The first known time, in February, occurred in Finland when McConnell and a US delegation met with the Finnish President in Helsinki, according to three sources familiar with the matter.
As he got out of his car on a snowy day and walked towards his meeting with Finnish President Sauli Niinistö, the GOP leader tripped and fell, the sources said of the incident which hasn’t been previously reported. He dusted himself off and continued on with the meeting.
“It was also very icy to the top,” said GOP Sen. Ted Budd, a North Carolina Republican who witnessed the incident. “So, it could happen any of us.”
Budd added, “All of us are concerned,” though, he said, McConnell appeared normal after the Finland fall.
That incident in Finland occurred just days before McConnell fell in March at the Waldorf Astoria hotel in Washington, where he slammed his head and suffered a concussion and broken ribs, which sidelined him for nearly six weeks before he returned to the Senate.
And just this month at Reagan National Airport in Washington, McConnell was getting off the plane when he tripped and fell, a source familiar with this incident said. He returned to the Capitol later that day. NBC reported on the fall at the airport earlier on Wednesday.
McConnell’s office declined to comment on the incidents.
McConnell, 81, was a survivor of polio as a child and has long walked with a slight limp. He walks on stairs one at a time, and at times rests his hand on an aide to assist him through the Capitol. His falls have at times caused serious injuries, like in 2019, when McConnell fell at his Louisville home and fractured his shoulder.
But his health has received more attention since his fall at the Waldorf Astoria this year. On Wednesday, McConnell froze when speaking to reporters at his weekly news conference, where he was ushered to the side by concerned GOP senators. He later resumed the news conference and answered questions.
McConnell has declined to explain why he froze up, though an aide said he was feeling light-headed.
“I’m fine,” McConnell told reporters when asked about the incident.
It was the second time in as many months McConnell has had an unusual incident at his weekly news conference.

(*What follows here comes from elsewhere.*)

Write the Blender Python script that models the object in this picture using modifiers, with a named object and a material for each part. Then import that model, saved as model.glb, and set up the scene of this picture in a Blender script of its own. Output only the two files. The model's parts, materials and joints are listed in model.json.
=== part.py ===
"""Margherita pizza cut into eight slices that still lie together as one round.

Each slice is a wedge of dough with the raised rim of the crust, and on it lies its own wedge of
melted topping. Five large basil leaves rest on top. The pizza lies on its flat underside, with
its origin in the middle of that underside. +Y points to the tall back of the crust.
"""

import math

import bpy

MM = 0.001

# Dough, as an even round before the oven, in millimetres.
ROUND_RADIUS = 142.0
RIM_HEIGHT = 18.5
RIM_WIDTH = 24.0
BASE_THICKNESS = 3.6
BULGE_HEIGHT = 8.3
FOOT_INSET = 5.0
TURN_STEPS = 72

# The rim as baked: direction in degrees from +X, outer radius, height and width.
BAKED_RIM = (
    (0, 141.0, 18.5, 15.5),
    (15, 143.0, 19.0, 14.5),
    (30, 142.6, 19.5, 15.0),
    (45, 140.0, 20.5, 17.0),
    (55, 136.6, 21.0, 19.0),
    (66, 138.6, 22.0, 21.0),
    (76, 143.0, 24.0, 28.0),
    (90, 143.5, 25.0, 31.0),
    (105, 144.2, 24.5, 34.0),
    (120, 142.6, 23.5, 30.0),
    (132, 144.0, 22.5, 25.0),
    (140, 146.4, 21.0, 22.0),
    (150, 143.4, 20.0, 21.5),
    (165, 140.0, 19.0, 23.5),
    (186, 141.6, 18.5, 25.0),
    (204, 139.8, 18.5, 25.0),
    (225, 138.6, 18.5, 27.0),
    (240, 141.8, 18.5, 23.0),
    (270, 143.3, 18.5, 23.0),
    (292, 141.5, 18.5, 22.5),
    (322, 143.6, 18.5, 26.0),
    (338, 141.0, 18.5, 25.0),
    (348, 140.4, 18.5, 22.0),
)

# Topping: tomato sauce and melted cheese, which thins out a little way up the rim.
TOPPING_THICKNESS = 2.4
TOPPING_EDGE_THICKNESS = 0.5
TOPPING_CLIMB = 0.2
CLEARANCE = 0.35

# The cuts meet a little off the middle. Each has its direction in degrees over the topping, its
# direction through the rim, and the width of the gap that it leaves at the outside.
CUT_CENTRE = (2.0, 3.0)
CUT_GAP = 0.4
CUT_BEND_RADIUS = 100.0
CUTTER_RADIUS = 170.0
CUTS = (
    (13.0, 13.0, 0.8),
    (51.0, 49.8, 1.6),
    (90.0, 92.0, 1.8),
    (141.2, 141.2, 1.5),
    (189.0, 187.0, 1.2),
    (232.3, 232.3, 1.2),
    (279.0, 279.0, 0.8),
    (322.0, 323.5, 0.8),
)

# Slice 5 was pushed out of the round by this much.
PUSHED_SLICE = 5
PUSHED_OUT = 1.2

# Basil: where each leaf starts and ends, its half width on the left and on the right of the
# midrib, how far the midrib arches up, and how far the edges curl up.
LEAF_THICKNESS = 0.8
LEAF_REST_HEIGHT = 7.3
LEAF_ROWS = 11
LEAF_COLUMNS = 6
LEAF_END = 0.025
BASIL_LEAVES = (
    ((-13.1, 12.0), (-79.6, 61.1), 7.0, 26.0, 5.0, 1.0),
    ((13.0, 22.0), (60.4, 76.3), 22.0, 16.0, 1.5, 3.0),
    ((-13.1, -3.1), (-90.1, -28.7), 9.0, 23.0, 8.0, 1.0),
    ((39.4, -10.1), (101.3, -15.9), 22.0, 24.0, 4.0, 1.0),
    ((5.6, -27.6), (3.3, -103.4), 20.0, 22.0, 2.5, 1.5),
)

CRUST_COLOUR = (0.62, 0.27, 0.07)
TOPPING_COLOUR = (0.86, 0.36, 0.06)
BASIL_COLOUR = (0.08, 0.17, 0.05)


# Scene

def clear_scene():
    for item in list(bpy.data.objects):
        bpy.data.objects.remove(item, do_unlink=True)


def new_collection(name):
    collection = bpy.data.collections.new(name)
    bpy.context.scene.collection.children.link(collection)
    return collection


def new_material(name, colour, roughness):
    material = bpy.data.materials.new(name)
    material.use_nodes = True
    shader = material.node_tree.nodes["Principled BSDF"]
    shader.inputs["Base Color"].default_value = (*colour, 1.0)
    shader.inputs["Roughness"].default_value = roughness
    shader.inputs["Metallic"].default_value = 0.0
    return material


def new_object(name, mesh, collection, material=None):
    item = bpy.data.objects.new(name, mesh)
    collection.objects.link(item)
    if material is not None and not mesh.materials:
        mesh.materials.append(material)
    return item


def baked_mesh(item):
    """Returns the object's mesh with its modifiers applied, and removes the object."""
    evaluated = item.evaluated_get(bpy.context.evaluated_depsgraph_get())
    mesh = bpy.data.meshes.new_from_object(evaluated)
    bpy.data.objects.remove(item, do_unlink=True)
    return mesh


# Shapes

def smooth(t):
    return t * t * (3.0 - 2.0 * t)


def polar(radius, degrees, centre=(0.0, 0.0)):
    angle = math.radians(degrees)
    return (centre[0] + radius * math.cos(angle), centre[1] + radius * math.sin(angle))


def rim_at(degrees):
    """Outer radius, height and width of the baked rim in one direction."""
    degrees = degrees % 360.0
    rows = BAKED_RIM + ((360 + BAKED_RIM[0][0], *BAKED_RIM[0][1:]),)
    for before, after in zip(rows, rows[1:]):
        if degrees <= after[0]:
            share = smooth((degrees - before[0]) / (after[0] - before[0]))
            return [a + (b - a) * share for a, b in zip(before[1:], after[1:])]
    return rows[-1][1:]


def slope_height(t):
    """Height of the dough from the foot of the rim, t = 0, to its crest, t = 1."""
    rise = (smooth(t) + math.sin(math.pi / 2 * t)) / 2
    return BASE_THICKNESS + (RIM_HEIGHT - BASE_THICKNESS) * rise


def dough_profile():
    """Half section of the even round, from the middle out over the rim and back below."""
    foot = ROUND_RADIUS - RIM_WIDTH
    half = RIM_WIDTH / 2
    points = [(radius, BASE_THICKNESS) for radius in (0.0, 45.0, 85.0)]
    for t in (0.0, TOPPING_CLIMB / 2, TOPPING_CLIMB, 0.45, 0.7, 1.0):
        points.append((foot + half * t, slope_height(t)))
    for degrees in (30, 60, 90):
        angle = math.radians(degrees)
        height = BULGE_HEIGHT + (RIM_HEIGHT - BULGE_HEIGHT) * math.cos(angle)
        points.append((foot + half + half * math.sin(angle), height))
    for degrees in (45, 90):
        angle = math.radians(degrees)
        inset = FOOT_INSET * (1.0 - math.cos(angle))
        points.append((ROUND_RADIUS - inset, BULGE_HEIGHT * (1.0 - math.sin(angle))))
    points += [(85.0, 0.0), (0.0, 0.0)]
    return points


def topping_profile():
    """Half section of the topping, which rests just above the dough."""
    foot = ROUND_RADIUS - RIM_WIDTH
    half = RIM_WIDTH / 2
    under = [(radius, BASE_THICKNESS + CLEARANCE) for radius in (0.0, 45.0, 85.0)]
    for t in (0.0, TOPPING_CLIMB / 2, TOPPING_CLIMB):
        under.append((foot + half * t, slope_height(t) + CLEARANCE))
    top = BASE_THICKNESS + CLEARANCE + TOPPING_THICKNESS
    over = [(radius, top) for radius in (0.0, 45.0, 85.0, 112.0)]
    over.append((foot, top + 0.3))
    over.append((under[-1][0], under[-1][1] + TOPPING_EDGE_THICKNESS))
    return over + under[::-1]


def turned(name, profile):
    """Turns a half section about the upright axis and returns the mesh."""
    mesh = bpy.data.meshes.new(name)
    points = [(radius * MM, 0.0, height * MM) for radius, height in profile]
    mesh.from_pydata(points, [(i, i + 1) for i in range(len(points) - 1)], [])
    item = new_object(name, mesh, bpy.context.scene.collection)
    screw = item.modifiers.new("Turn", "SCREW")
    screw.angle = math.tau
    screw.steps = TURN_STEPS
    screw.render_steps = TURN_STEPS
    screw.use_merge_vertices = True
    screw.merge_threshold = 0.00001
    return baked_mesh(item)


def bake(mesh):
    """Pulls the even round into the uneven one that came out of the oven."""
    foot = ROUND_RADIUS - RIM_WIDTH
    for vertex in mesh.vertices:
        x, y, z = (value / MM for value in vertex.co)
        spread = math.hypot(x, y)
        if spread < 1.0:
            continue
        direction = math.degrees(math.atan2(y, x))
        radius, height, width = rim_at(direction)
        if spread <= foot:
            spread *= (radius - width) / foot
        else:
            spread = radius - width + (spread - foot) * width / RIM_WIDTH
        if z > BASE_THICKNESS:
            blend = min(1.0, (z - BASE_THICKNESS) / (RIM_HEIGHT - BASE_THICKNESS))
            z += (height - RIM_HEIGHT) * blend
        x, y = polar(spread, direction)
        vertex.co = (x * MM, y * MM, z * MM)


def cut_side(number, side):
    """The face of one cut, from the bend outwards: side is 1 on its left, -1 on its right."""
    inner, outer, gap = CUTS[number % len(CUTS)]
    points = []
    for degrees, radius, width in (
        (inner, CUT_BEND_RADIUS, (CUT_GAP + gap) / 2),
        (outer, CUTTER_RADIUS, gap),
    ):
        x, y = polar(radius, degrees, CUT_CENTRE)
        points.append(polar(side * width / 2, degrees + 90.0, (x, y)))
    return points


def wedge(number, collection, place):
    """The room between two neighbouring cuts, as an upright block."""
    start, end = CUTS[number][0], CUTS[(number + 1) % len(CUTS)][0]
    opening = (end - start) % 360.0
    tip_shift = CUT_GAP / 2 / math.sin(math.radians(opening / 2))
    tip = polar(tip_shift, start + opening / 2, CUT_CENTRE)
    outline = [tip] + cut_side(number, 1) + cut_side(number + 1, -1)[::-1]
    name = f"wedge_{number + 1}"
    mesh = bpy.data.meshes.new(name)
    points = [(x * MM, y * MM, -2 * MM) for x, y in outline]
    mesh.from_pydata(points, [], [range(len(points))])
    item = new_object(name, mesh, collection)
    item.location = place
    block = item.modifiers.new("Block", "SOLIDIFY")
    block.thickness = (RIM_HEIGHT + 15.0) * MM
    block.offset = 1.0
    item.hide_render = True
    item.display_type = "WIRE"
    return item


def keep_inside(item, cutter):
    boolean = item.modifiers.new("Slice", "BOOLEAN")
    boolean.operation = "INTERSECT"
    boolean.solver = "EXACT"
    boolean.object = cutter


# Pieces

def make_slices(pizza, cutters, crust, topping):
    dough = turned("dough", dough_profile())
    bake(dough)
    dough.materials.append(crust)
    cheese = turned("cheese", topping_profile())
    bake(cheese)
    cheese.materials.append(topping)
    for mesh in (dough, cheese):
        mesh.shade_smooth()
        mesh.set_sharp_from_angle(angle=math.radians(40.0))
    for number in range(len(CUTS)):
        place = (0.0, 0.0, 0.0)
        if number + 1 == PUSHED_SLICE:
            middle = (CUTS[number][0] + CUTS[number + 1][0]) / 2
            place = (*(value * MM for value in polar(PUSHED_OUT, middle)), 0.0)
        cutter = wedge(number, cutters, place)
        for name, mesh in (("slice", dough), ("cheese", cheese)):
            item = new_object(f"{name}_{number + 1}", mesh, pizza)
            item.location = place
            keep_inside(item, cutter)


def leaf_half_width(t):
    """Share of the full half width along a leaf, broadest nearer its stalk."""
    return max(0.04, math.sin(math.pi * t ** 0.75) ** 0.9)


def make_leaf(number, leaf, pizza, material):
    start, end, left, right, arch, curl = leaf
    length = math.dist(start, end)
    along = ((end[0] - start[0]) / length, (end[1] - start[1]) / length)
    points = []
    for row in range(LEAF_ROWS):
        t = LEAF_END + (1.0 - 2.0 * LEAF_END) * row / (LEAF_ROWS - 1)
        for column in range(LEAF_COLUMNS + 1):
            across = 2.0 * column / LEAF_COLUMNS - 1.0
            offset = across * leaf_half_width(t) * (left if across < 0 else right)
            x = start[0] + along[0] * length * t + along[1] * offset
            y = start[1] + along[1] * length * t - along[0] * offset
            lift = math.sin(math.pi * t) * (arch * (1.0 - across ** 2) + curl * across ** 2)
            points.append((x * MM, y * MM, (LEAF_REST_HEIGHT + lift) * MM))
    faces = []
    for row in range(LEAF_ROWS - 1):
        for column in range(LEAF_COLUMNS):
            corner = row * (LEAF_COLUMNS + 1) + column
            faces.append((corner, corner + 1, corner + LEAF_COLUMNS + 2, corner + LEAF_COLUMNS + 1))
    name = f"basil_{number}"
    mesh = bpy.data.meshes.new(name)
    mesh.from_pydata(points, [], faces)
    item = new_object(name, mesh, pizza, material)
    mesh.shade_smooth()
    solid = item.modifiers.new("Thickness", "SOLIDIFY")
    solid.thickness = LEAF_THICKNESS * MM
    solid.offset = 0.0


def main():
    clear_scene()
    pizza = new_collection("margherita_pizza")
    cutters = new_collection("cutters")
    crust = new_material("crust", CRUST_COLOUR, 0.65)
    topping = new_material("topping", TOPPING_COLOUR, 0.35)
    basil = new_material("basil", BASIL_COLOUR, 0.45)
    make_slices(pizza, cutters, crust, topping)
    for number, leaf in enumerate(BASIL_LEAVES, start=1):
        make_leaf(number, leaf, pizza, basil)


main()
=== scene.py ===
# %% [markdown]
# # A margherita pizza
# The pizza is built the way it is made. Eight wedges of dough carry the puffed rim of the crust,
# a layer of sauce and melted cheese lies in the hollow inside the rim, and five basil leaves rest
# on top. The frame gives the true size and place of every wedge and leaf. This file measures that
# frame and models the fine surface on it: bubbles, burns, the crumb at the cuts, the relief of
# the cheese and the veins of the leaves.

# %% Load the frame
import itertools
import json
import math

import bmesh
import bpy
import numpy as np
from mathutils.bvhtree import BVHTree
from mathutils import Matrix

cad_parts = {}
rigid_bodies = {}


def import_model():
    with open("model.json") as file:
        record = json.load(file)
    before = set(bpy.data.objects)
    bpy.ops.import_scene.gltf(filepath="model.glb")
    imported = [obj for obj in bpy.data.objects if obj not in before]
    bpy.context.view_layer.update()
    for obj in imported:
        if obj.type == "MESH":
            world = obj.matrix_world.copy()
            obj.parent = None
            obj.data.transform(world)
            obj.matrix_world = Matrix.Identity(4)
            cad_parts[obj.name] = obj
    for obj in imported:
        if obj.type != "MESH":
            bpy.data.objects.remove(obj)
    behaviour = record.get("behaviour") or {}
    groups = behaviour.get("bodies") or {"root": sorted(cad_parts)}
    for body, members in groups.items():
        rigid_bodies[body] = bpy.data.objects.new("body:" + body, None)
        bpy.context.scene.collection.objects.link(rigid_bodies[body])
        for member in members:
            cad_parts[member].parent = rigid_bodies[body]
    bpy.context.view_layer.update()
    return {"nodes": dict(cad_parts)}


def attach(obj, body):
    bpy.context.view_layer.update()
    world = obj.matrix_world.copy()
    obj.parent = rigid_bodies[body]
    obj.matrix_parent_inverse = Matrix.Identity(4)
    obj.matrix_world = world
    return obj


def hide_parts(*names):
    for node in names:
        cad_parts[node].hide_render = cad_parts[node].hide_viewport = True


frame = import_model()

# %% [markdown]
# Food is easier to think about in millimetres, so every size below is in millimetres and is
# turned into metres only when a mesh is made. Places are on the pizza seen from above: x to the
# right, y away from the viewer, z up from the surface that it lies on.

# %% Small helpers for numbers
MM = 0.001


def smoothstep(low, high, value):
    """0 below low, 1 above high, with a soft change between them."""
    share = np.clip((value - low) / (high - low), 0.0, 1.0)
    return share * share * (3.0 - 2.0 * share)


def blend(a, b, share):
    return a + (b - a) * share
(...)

The other incident occurred in June when he has having trouble hearing questions from reporters who could be clearly heard by the senators next to him.
McConnell, who broke the record for longest-serving Senate party leader in history this year, is up for re-election in 2026, but he hasn’t said if he would run again or try to stay as GOP leader in the next Congress, which starts in 2025.

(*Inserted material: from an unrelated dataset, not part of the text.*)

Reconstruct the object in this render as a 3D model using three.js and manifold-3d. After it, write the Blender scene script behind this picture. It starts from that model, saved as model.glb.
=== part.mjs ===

In October, McConnell told CNN he would definitely complete his term for the seat he’s held since 1985. “Oh, I’m certainly going to complete the term I was elected to by the people of Kentucky, no question about that,” McConnell said.
But in May, after he suffered his concussion, McConnell declined to entertain the question about his plans to stay in his seat or run for leader.
“I thought this was not an interview about my future,” he said when asked at the time if he would serve out his term or run for leader again. “I thought it was an interview about the 2024 Senate elections.”